* Exercise aim
Repeat exactly and only the lines from the line containing "obj.parent = None" through the line containing "acetateIndex = 1.49", both included.

........

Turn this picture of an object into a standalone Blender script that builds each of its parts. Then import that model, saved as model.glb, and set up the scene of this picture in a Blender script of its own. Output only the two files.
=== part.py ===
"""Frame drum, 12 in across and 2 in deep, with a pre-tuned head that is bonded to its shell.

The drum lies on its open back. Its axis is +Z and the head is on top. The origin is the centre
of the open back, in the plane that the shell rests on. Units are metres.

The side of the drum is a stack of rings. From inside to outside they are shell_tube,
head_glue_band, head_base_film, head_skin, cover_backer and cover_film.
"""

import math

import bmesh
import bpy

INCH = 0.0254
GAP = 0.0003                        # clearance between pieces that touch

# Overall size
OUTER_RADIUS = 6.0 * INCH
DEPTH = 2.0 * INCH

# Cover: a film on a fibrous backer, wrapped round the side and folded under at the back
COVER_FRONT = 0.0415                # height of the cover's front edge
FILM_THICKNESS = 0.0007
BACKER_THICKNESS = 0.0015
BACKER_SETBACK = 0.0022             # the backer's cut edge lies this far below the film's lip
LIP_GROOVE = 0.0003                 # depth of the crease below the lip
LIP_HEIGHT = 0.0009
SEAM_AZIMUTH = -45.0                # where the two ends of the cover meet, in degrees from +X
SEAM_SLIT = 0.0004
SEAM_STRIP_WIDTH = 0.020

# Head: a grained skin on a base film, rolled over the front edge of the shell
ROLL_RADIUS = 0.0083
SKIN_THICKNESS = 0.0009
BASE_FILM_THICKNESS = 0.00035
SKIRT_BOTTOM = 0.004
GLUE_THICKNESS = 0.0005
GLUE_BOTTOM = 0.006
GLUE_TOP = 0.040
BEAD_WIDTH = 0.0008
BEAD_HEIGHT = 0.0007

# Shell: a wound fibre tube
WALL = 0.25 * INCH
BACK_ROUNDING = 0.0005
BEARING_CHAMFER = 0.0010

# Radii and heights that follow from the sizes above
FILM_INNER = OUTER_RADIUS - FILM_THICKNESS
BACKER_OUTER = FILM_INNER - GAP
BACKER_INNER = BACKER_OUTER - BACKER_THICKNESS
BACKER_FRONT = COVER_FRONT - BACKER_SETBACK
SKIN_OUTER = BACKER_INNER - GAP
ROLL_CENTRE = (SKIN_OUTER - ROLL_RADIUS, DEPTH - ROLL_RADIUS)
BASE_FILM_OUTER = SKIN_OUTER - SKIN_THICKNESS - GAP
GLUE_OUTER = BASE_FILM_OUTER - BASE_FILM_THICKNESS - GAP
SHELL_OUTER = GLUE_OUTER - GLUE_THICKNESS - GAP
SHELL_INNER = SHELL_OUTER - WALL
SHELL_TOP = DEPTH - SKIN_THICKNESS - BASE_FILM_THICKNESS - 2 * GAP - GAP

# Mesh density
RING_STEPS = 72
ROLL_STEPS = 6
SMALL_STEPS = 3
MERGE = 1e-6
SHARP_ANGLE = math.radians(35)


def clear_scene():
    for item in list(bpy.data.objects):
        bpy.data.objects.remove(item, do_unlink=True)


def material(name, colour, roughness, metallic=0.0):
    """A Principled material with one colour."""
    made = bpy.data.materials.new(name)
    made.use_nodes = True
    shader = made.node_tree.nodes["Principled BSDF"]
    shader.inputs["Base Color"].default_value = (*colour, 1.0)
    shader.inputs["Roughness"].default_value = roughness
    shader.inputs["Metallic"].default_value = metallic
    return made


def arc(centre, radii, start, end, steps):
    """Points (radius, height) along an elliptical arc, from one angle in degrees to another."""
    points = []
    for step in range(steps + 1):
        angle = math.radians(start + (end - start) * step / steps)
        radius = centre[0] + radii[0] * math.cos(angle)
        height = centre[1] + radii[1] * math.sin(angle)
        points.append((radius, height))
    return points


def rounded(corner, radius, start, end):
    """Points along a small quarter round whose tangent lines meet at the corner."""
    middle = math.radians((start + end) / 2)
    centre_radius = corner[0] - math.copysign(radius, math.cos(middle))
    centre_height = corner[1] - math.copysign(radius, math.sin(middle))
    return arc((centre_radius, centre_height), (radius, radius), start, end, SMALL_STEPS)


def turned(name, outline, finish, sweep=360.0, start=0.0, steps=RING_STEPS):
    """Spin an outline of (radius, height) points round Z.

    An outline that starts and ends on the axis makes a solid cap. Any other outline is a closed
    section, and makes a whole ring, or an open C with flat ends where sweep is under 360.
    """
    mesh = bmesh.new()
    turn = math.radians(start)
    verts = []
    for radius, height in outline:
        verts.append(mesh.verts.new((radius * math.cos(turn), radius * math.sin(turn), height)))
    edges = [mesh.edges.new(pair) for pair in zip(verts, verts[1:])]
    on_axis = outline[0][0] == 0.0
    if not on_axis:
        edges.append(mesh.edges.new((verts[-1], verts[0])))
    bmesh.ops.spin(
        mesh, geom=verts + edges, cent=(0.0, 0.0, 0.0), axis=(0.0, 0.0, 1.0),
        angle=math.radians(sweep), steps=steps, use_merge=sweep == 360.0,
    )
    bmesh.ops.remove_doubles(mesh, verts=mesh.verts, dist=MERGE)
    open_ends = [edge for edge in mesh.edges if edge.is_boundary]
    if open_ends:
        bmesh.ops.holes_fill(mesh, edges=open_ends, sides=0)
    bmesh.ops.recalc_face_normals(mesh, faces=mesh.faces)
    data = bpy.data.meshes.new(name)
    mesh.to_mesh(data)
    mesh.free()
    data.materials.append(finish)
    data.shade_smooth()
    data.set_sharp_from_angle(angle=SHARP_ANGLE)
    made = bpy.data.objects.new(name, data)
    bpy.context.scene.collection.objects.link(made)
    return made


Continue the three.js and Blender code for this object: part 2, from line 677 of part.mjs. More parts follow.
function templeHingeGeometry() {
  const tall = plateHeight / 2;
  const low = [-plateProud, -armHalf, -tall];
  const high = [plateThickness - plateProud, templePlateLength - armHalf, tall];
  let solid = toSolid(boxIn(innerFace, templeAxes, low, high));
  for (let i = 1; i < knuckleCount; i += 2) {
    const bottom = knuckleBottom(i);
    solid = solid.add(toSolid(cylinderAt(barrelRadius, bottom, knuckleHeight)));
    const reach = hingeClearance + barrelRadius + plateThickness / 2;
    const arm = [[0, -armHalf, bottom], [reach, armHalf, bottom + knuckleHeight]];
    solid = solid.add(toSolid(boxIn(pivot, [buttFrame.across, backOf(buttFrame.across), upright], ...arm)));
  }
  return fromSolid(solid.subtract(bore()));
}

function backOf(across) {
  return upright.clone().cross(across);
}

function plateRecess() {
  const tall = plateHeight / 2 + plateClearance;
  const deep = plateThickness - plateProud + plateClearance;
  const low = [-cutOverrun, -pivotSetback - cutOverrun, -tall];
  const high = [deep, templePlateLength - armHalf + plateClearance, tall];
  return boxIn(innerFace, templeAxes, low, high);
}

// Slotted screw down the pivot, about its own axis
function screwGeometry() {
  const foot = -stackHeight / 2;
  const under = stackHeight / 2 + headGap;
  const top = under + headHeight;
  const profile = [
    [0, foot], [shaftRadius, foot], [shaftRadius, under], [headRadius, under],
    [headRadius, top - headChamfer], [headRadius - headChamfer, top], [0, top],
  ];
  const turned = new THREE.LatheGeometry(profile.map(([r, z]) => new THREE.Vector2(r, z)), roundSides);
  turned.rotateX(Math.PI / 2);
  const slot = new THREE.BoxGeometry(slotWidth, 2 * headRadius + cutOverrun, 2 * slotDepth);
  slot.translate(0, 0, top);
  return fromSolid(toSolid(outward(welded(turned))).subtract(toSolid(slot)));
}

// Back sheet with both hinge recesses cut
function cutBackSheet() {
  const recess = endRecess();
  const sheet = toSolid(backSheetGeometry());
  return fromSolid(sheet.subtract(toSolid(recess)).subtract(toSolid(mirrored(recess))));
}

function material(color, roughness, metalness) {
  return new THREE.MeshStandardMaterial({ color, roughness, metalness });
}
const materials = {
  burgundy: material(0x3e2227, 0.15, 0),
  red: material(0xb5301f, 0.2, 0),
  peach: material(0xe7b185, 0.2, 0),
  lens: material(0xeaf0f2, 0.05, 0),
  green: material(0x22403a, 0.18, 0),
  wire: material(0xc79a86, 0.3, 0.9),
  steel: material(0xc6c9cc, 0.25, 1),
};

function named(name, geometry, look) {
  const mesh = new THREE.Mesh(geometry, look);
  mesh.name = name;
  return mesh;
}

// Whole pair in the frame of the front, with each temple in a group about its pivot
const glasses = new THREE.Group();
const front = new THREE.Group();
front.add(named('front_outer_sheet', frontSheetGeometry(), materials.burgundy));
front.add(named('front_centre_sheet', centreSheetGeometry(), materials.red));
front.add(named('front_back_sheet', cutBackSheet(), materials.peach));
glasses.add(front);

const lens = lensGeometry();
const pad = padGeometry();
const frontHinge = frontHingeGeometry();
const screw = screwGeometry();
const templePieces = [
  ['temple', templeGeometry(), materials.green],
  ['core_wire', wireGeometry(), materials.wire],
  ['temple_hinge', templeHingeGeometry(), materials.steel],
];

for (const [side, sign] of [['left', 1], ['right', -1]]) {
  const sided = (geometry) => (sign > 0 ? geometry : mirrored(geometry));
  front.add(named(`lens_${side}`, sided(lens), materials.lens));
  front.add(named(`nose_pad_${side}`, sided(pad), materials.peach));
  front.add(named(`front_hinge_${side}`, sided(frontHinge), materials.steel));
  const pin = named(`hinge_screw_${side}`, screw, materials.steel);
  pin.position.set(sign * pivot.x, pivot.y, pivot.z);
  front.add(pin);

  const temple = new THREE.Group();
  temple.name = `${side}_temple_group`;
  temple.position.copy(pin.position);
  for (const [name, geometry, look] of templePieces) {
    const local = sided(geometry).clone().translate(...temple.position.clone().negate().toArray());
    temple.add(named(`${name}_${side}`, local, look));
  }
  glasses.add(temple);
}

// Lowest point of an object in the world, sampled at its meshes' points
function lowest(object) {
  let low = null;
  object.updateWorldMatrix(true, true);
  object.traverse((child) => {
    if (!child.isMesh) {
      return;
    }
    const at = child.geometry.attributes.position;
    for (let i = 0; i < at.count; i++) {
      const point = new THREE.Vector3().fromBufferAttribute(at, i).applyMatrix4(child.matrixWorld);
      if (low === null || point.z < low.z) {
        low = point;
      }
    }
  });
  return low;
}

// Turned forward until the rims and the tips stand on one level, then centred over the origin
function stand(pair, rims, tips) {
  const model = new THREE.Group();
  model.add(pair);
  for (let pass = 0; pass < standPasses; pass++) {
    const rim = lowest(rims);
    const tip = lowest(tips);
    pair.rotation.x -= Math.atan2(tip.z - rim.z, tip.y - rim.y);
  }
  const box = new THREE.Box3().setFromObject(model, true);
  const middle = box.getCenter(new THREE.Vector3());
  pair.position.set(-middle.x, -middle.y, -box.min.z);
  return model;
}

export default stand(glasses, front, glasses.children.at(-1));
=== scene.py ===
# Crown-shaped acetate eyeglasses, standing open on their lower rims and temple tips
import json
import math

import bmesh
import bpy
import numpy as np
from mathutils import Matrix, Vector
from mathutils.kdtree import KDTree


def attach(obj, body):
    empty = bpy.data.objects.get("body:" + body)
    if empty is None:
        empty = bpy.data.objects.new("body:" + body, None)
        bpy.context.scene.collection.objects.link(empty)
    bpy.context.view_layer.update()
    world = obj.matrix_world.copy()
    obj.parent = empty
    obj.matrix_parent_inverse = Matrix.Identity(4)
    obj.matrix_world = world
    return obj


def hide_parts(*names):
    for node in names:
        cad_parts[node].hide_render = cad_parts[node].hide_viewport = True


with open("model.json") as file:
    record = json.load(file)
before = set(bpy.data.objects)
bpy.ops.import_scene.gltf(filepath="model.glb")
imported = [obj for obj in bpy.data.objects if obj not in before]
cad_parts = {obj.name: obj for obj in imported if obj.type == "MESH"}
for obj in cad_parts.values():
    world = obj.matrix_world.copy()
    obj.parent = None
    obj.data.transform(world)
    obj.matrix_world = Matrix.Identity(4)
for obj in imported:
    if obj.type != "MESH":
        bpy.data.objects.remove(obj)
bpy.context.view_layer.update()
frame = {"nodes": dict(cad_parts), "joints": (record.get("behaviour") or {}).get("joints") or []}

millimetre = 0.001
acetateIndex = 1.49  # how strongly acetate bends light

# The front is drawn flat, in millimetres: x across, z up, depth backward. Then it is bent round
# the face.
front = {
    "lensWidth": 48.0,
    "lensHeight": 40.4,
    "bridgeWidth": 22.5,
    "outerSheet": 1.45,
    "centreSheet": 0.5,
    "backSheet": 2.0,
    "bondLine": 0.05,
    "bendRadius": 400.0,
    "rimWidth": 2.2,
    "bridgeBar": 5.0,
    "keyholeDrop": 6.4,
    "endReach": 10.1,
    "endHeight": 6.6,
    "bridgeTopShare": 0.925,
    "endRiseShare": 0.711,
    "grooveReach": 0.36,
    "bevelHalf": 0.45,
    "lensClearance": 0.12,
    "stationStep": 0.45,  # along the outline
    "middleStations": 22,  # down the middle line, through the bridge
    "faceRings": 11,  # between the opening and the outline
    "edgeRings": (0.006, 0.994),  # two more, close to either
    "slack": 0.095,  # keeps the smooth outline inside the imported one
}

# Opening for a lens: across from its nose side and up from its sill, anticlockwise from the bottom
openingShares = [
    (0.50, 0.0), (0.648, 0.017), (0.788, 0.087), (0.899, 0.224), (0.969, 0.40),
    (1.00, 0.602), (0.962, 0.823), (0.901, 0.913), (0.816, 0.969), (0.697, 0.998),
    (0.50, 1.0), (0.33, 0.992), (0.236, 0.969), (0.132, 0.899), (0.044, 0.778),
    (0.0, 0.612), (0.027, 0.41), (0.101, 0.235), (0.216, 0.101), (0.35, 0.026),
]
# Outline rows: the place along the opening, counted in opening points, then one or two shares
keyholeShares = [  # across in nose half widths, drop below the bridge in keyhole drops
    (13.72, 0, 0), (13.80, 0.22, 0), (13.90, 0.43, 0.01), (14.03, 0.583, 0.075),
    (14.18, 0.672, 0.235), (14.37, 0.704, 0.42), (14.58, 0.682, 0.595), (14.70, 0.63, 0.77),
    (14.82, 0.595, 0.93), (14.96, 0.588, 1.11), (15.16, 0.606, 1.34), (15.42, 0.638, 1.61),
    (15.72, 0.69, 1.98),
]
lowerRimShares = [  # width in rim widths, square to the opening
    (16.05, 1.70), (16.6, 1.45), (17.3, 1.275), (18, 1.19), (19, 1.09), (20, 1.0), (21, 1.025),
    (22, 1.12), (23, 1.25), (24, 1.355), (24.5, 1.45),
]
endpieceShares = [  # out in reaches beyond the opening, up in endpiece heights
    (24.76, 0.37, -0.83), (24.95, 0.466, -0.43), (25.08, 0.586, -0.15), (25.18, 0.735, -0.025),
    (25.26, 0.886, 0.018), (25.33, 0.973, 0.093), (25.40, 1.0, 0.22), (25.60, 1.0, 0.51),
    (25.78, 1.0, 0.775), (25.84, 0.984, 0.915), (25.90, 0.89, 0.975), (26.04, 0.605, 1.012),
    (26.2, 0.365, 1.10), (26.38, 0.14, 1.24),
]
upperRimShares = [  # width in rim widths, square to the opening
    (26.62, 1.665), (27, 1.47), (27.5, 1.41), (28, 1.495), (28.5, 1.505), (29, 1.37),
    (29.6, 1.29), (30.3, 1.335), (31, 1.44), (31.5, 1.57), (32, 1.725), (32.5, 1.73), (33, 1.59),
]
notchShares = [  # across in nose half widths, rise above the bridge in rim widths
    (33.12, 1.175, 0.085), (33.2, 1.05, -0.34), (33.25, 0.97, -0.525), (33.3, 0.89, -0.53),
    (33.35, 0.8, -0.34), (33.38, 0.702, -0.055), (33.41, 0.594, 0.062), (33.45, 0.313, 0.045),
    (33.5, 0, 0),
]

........

* Answer to the problem
    obj.parent = None
    obj.data.transform(world)
    obj.matrix_world = Matrix.Identity(4)
for obj in imported:
    if obj.type != "MESH":
        bpy.data.objects.remove(obj)
bpy.context.view_layer.update()
frame = {"nodes": dict(cad_parts), "joints": (record.get("behaviour") or {}).get("joints") or []}

millimetre = 0.001
acetateIndex = 1.49  # how strongly acetate bends light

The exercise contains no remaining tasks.